Scenes from the trial lawyer’s conference room:

Client: “Lookee here! This paragraph says we win!”

Lawyer: Yes, but what about all the other paragraphs?”

“Those don’t matter.”

Why is that?”

“Because they don’t help us. Did you graduate from law school?”

But the court will harmonize all the provisions in the document.”

“If I want harmony I’ll go with the Everlys. If you’re afraid of a fight, I’ll find me a lawyer with a backbone. I’m thinking the tough, smart lawyer. That one that’s always on TV.”


Client: “@*^& the words. I’ll tell ’em what the deal really was.”

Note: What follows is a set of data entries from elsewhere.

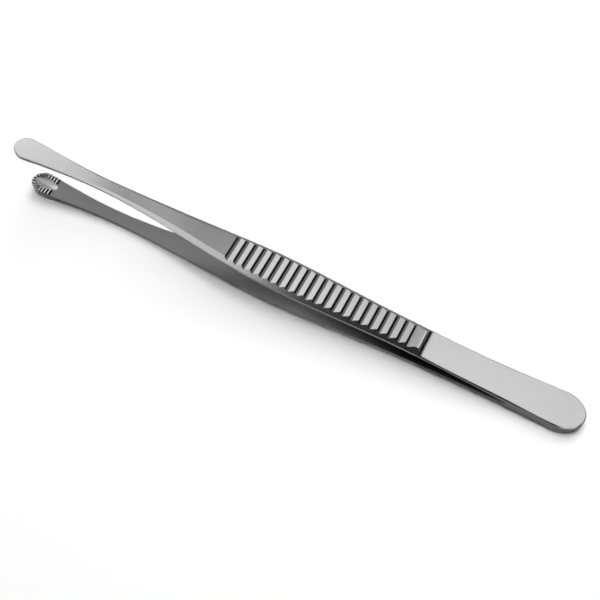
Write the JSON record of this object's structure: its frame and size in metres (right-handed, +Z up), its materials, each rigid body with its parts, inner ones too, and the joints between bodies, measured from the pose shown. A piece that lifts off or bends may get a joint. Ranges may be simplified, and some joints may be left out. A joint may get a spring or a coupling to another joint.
{
  "type": "thumb forceps",
  "caption": "Tissue thumb forceps: two sprung steel arms welded at a rounded heel, with grooved grips, slim shanks and round cupped jaws with toothed rims.",
  "frame": {"origin": "middle of the bounding box in plan, at the level of the surface that the instrument lies on", "axes": "+X from the jaws to the heel along the longest extent, +Y across the arms, +Z up"},
  "size_m": [0.2004, 0.012, 0.0245],
  "materials": {
    "satin_steel": "satin"
  },
  "bodies": {
    "root": {"upper_arm": "satin_steel", "lower_arm": "satin_steel"}
  },
  "joints": []
}
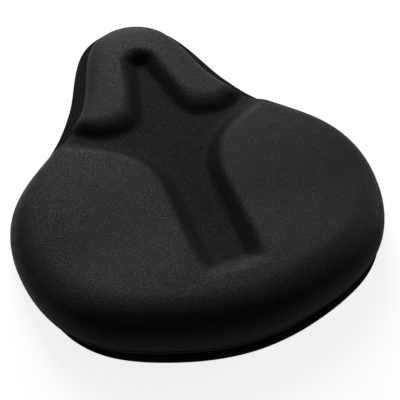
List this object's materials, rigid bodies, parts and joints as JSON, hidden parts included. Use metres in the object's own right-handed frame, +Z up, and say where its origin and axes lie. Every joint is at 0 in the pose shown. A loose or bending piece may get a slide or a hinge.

(Repeat client disappointment)

In XTO Energy v. EOG Resources, a title dispute over the mineral estate in 1,653 acres in Atascosa and McMullen counties, Texas, the loser tried both, to no avail.

The deed of trust, the debt, the foreclosure

Wofford conveyed the property to Hetherington and retained a vendor’s lien. Hetherington also executed promissory notes and a deed of trust.

A “Disposition Clause” allowed Hetherington to dispose of 7/8ths of the mineral rights as he saw fit “… but the usual 1/8th royalty will be retained against the land for protection of the holder of the notes …”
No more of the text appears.